In my own studies of the German Operational Art and its inherent concepts and doctrinal structure, I see no mention of how ideas of "National Socialism" and the "Aggressive Expansionism" factor into these structures.   The same can be applied to the opposite; when we look at the evolution of the Canadian Expeditionary Force in the trenches of 1914-1918, what some have termed "The Shock Army of the British Empire", we look for development of artillery support, Currie's control measures, and the art of trench raiding.   Nowhere in this study do I see the importance of "Support of the Empire" and fighting the forces of "Imperial Teutonic Expansion" as fundamental to these tactical and operational developments.

Clearly, as Brad pointed out, one can usually find a clear line between jus ad bellum and jus in bello and this line very clearly exists outside of the "sterile intellectual realm."

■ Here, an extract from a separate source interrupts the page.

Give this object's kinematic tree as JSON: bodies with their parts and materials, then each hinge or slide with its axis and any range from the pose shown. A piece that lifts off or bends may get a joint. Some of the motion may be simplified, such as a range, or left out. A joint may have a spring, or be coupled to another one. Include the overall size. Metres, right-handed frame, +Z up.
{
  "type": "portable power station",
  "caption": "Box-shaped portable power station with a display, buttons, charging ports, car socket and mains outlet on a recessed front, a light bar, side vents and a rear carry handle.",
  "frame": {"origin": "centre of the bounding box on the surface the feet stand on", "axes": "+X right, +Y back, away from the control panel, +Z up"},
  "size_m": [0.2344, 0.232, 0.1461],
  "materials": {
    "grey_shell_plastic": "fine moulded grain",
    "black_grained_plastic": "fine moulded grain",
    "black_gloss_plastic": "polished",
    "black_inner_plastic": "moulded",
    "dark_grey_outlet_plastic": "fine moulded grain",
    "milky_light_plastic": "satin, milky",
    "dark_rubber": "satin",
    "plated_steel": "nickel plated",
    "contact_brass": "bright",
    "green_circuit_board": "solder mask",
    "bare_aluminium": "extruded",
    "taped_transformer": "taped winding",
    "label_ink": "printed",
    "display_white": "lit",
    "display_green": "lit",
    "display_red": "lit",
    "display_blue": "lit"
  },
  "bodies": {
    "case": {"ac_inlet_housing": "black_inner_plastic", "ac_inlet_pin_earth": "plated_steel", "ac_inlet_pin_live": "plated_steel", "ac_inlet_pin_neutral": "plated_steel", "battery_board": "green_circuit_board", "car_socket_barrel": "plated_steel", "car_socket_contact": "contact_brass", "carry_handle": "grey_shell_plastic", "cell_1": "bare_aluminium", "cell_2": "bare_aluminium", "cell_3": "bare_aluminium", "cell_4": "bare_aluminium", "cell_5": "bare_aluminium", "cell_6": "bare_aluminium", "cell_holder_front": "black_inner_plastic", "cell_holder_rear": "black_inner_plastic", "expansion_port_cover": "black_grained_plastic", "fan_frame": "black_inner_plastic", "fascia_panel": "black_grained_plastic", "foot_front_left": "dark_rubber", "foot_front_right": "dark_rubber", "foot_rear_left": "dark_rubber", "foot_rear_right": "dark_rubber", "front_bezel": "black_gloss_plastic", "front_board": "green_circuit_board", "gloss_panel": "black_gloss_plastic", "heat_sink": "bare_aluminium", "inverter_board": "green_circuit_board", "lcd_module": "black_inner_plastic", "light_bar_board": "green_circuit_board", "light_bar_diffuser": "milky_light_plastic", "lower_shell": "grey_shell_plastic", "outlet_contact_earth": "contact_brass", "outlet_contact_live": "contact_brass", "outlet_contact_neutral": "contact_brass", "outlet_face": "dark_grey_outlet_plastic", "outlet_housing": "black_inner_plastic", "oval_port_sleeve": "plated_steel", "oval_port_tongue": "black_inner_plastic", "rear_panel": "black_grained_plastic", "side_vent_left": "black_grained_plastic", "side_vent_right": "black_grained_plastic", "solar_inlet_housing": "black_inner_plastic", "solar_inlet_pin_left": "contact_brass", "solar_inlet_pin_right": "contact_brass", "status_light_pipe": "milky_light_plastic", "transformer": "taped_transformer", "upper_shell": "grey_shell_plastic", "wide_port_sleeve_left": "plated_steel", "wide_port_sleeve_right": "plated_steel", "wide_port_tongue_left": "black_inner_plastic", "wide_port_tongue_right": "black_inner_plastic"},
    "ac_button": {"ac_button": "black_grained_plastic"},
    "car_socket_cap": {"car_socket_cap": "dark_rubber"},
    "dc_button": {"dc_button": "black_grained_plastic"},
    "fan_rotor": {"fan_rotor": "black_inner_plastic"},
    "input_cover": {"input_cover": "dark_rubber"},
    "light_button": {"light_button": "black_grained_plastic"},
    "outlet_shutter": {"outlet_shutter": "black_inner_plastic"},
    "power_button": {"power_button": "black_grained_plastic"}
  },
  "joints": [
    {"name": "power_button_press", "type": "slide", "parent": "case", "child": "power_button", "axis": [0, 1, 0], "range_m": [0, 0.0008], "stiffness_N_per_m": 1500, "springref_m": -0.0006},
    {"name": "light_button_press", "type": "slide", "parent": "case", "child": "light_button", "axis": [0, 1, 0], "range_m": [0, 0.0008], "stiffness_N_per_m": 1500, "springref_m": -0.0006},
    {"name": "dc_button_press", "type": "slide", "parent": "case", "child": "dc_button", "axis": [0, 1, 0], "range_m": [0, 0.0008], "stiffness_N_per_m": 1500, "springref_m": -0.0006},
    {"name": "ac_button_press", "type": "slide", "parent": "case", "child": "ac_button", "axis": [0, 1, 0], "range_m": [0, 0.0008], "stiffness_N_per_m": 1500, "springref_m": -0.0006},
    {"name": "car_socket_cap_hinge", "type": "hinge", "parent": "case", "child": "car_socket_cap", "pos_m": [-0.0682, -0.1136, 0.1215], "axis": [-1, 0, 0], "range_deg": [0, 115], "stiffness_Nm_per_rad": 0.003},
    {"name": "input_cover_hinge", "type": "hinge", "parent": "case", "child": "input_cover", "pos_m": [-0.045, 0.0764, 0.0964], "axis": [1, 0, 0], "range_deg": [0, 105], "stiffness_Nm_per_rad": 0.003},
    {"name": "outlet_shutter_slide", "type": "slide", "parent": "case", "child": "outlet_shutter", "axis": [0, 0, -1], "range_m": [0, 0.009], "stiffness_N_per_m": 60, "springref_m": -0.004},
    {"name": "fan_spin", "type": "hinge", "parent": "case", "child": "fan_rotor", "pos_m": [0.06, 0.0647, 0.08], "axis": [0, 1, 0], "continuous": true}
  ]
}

As for the Civil War, I think many Americans have done a good job in separating jus ad bellum and jus in bello with regards to the Civil War.   While for the most part, Lincoln's quest to maintain the Union and to abolish slavery (remember, the Emancipation Proclamation was mainly a decision of national strategy rather than an altruistic goal) will be seen through our eyes as the good jus ad bellum, many Americans look fondly on the accomplishments of the Confederate Army.   They recognize that like any other war, the Civil War was a very complex interaction of social forces that swept Americans up in its path.   Generals like Lee and Jackson are still recognized today in the American Pantheon of war leaders, and the efforts of re-enactors represents an acute appreciation for the hardships that that young American men endured when they met each other in the smoky haze of battle.     With all these complexities, it is unfair to assume that anything related to the Confederacy means "pro slavery" and anything related to the Union was "pro-emancipation"; people who do are throwing out the baby with the bathwater.   This, like I said earlier, is bad history.